Do this:
Pick out every line that holds the string "shown" and copy it.

Exercise materials:

· · · ·

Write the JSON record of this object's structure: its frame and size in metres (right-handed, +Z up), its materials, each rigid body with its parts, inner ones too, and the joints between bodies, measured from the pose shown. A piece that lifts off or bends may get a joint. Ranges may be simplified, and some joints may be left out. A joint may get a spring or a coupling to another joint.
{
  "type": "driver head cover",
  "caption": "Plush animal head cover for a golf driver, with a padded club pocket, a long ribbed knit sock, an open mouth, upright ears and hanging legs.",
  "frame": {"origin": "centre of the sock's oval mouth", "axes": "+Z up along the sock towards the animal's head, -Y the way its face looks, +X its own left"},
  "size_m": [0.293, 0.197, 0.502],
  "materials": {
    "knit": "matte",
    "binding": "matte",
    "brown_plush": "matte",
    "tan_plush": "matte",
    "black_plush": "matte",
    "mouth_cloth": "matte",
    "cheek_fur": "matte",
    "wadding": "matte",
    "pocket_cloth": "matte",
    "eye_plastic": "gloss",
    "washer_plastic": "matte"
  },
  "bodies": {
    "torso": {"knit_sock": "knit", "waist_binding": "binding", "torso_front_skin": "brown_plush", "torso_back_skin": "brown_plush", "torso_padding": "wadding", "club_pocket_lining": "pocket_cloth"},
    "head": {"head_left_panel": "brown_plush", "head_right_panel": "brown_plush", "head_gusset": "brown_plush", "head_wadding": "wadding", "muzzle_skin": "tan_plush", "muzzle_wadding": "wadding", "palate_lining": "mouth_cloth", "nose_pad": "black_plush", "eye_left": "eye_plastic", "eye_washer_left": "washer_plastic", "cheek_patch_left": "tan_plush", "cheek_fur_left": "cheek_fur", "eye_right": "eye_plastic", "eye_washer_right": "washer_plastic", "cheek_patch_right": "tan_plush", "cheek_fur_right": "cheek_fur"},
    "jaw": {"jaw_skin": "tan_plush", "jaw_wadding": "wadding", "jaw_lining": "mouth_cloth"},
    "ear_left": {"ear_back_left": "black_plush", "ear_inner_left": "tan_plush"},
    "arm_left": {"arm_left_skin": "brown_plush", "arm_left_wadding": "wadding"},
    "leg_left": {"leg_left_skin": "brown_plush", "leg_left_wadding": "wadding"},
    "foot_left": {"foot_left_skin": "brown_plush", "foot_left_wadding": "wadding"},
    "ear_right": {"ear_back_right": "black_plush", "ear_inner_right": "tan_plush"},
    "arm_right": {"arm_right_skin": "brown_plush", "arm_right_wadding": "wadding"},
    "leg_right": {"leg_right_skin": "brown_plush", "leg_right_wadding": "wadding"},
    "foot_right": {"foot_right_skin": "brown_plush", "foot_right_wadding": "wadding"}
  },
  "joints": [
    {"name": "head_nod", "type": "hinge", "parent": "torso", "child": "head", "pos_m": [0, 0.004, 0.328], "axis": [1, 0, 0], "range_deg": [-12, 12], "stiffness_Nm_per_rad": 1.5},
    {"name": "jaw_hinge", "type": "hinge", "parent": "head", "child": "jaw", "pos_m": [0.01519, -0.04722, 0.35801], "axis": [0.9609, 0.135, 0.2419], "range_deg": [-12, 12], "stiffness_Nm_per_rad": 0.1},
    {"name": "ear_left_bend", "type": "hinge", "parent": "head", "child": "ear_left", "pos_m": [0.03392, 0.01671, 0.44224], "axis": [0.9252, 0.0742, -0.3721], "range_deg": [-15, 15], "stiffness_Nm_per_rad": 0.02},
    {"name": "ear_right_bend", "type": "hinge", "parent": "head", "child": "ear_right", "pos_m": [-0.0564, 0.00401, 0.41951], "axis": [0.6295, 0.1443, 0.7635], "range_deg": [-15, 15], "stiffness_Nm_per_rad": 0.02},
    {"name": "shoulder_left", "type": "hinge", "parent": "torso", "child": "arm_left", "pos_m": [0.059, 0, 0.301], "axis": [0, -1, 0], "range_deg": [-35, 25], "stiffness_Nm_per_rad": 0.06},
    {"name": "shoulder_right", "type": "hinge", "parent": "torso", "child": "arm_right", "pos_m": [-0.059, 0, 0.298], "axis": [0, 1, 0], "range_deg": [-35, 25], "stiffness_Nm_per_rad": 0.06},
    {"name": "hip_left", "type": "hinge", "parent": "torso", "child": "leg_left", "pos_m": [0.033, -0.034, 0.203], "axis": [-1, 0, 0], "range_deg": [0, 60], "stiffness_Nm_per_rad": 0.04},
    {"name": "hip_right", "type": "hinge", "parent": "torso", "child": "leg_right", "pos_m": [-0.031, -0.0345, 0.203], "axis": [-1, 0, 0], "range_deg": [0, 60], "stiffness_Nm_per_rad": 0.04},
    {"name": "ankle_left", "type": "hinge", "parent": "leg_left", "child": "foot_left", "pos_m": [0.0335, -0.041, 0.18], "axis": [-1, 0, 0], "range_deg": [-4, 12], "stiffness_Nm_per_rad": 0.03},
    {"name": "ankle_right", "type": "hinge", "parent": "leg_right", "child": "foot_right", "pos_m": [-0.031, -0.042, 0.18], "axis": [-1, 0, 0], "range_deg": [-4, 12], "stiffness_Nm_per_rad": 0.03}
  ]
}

· · · ·

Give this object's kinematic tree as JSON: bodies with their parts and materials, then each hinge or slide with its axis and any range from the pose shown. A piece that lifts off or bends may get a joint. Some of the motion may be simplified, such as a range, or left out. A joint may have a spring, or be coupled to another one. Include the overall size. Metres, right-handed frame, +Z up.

· · · ·

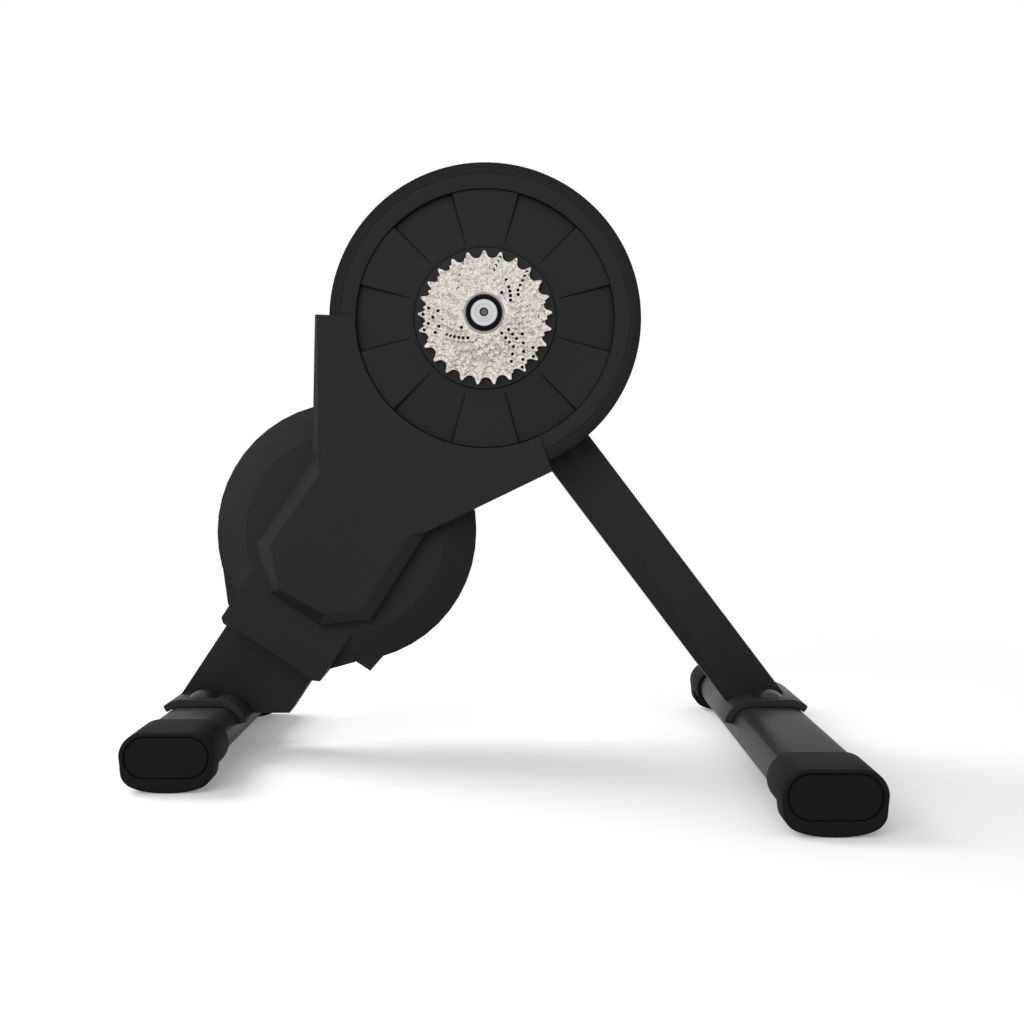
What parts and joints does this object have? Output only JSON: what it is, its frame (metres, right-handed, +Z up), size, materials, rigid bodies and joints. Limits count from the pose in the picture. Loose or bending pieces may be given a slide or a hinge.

· · · ·

Response to the task:
Write the JSON record of this object's structure: its frame and size in metres (right-handed, +Z up), its materials, each rigid body with its parts, inner ones too, and the joints between bodies, measured from the pose shown. A piece that lifts off or bends may get a joint. Ranges may be simplified, and some joints may be left out. A joint may get a spring or a coupling to another joint.
Give this object's kinematic tree as JSON: bodies with their parts and materials, then each hinge or slide with its axis and any range from the pose shown. A piece that lifts off or bends may get a joint. Some of the motion may be simplified, such as a range, or left out. A joint may have a spring, or be coupled to another one. Include the overall size. Metres, right-handed frame, +Z up.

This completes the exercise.